Matt Miller is corerct,
It would depend on what point of sail you where on, If you where say beam reaching, or going more towards down wind, I would do an S turn down wind and greatly oversteer the rudders a bit (being carefull not to Gybe.) This gets the boat going down wind, and changing the AOA of the sail that radically in effect stalls your foil and detaches the flow, not to mention stopping your boat like a rock (So you don't have any apparent wind). If I had to , I would repeat the hard S maneuver anytime I build up speed, or after the boat is flat, round back up hard with the sheet out, so I am not accelerating through a reach again. (Now if you are in big swells you would probbably not want to use this meathod) Then I would just dump the sheet, and make sure you don't get broadside to a swell and broach.)

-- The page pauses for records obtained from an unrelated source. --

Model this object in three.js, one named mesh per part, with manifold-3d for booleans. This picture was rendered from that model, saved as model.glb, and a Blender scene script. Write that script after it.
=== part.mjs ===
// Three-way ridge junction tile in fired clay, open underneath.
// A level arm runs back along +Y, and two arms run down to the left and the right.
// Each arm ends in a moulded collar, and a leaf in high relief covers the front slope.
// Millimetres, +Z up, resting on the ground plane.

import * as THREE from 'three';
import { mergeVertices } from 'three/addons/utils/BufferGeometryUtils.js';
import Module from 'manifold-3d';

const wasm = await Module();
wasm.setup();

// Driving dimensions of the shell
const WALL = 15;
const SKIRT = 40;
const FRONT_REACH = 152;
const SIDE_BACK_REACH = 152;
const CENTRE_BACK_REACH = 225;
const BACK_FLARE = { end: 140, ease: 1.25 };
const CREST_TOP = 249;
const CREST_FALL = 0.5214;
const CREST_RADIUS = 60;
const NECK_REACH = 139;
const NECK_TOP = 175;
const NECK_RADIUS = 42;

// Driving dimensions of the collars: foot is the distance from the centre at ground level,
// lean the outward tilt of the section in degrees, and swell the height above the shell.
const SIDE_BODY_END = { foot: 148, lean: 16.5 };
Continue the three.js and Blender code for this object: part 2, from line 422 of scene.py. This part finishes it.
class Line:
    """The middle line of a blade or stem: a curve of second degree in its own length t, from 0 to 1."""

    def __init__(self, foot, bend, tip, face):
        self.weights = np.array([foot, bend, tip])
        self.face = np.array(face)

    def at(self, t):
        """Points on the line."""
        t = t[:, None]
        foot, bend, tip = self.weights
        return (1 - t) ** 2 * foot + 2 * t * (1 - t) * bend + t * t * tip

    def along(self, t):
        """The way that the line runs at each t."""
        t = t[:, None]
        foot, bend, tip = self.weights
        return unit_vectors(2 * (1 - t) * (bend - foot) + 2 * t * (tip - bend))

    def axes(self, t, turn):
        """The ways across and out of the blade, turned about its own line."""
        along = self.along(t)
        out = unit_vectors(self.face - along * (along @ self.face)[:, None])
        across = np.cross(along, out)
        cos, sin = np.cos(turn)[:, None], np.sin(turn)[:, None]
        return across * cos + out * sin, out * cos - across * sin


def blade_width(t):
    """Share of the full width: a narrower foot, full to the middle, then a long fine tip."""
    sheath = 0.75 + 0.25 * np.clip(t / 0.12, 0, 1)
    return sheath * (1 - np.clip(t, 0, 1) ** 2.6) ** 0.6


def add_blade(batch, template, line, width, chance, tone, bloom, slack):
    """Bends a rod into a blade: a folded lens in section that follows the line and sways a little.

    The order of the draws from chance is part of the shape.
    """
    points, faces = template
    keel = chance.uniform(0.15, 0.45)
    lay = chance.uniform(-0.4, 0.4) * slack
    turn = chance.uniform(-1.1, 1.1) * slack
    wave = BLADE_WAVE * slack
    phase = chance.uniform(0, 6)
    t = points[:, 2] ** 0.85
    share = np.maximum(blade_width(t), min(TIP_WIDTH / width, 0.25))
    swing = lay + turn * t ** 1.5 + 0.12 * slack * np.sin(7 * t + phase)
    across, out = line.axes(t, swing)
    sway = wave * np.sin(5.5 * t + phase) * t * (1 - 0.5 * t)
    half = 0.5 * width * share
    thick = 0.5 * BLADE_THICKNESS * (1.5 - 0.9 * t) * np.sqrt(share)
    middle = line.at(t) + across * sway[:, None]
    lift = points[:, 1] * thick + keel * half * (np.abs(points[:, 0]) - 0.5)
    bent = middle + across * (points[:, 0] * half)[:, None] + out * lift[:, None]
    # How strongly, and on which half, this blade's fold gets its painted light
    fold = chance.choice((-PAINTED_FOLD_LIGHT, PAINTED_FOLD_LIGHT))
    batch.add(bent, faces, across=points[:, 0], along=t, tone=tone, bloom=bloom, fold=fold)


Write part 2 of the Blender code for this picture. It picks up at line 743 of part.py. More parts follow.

The problem sometimes if you head up without sheeting out, your inducing more of a heeling moment on the boat, which will quickly overcome your righting moment, and away you go. If your close hauled and beeting to windward, by all means head on up. It's very easy to get a feel of balancing the boat out when you get a puff and start heeling, slowly ease the boat into a pinch, and when the boat starts to take a more even pitch, slowly head down, and keep going like this. Allot of fun!
The best course of action, if you are not sure what the boat is going to do, is just dump the sheet, even if it means putting youself in the water on the trap.